In early 2015, when the three incoming county commissioners visited each county department, I found it disconcerting the enthusiasm with which some of the Sheriff’s officers sought to redress funding challenges by actively seeking forfeiture money.  When law enforcement intercepts a vehicle involved in drug crimes, the arresting agency often gets to sell the vehicle and any other assets the convicted felon has with them at the time of arrest.  In Saline County, any forfeiture monies go into the County’s general account.

There’s a surprising number of individuals in the Saline County Jail that aren’t from this county or near-by counties.  I’ve not been able to get clear on just how many individuals who were “just passing through” are being detained.  On the other hand, when CNN did a news story about “Mexican druglord El Chapo” Guzman, CNN showed a national map of where Guzman’s gangs were reported to be active.  Besides Kansas City and Wichita, Salina and Great Bend were also highlighted.

I wish I understood how big a problem drugs are in this community.  I’ve tried to identify peer communities and compare statistics.  I understand why patrol officers recently stopped a vehicle that was speeding at 89 miles per hour; they subsequently found enough drugs to charge the occupants with distribution of controlled substances.  Saline County taxpayers will pay to jail and try these individuals.

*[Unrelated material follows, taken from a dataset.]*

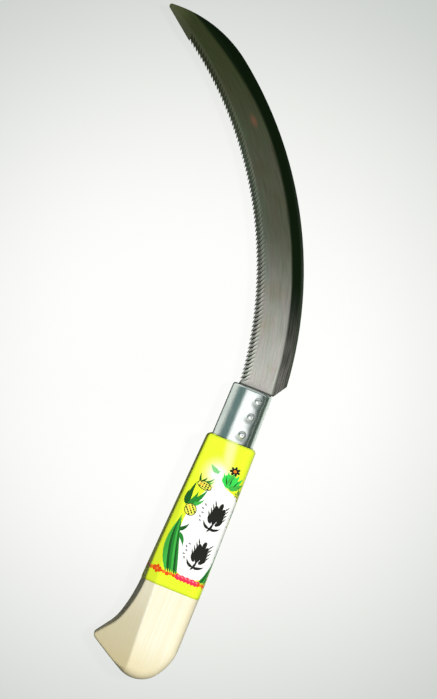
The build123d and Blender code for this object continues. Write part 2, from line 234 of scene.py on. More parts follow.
def blade_material():
    """Ground and brushed steel: pale at the heel and dark olive at the tip, partly its own finish
    and partly painted reflection, and blacker along the back with painted dark reflection.
    """
    s = new_material("brushed_blade_steel")
    x, y, z = s.place()

    # The grain follows the back's curve
    radius = s.distance(x, y, BLADE_CENTRE)
    angle = s.math("ARCTAN2", s.minus(y, BLADE_CENTRE[1]), s.minus(x, BLADE_CENTRE[0]))
    along = s.times(angle, BLADE_RADIUS)
    fine = s.noise(s.stretched((radius, along, z), (3.0, 0.06, 1.0)), 1.0, 3.0, 0.6)
    broad = s.noise(s.stretched((radius, along, z), (0.45, 0.035, 1.0)), 1.0, 2.0)
    blotch = s.noise(s.stretched((x, y, z), (0.06, 0.06, 1.0)), 1.0, 3.0)

    # The flat face, from the heel to the tip: the fall from pale to dark olive is partly the
    # steel's own finish and partly painted reflection
    middle = s.mix(s.ramp(x, -5.0, 98.0), HEEL_STEEL_AND_REFLECTION, MIDDLE_STEEL_AND_REFLECTION)
    face = s.mix(s.ramp(x, 100.0, 185.0), middle, TIP_STEEL_AND_REFLECTION)
    tint = s.mix(s.ramp(broad, 0.35, 0.65), (0.96, 1.02, 0.96), (1.03, 0.985, 1.0))
    face = s.mix(1.0, face, tint, "MULTIPLY")
    # Bluer and lighter towards the toothed side, warmer towards the back, from x 40 on
    across = s.ramp(s.plus(radius, s.times(broad, 5.0)), 211.0, 220.0)
    across_tint = s.mix(across, (1.06, 1.20, 1.26), (1.00, 1.00, 0.93))
    face = s.tinted(s.ramp(x, 40.0, 110.0), face, across_tint)
    tip_shine = s.spot(x, y, TIP, TIP_SHINE_REACH)
    face = s.mix(s.times(tip_shine, 0.6), face, TIP_SHINE)
    face = s.tinted(s.ramp(fine, 0.3, 0.75, 0.0, 0.4), face, (0.45, 0.45, 0.45))
    face = s.tinted(s.ramp(blotch, 0.5, 0.75, 0.0, 0.35), face, (0.9, 0.72, 0.55))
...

Fortunately, some groups are looking at how many individuals are going to jail/prison and how long they are incarcerated.  Changes to the judicial system will come slowly.

We can take action to bring greater control to jail costs.  Elected officials need to hold program bureaucrats accountable.  We have to find ways to talk about difficult subjects.  Advanced citizenship requires we deal with these issues and each other with respect.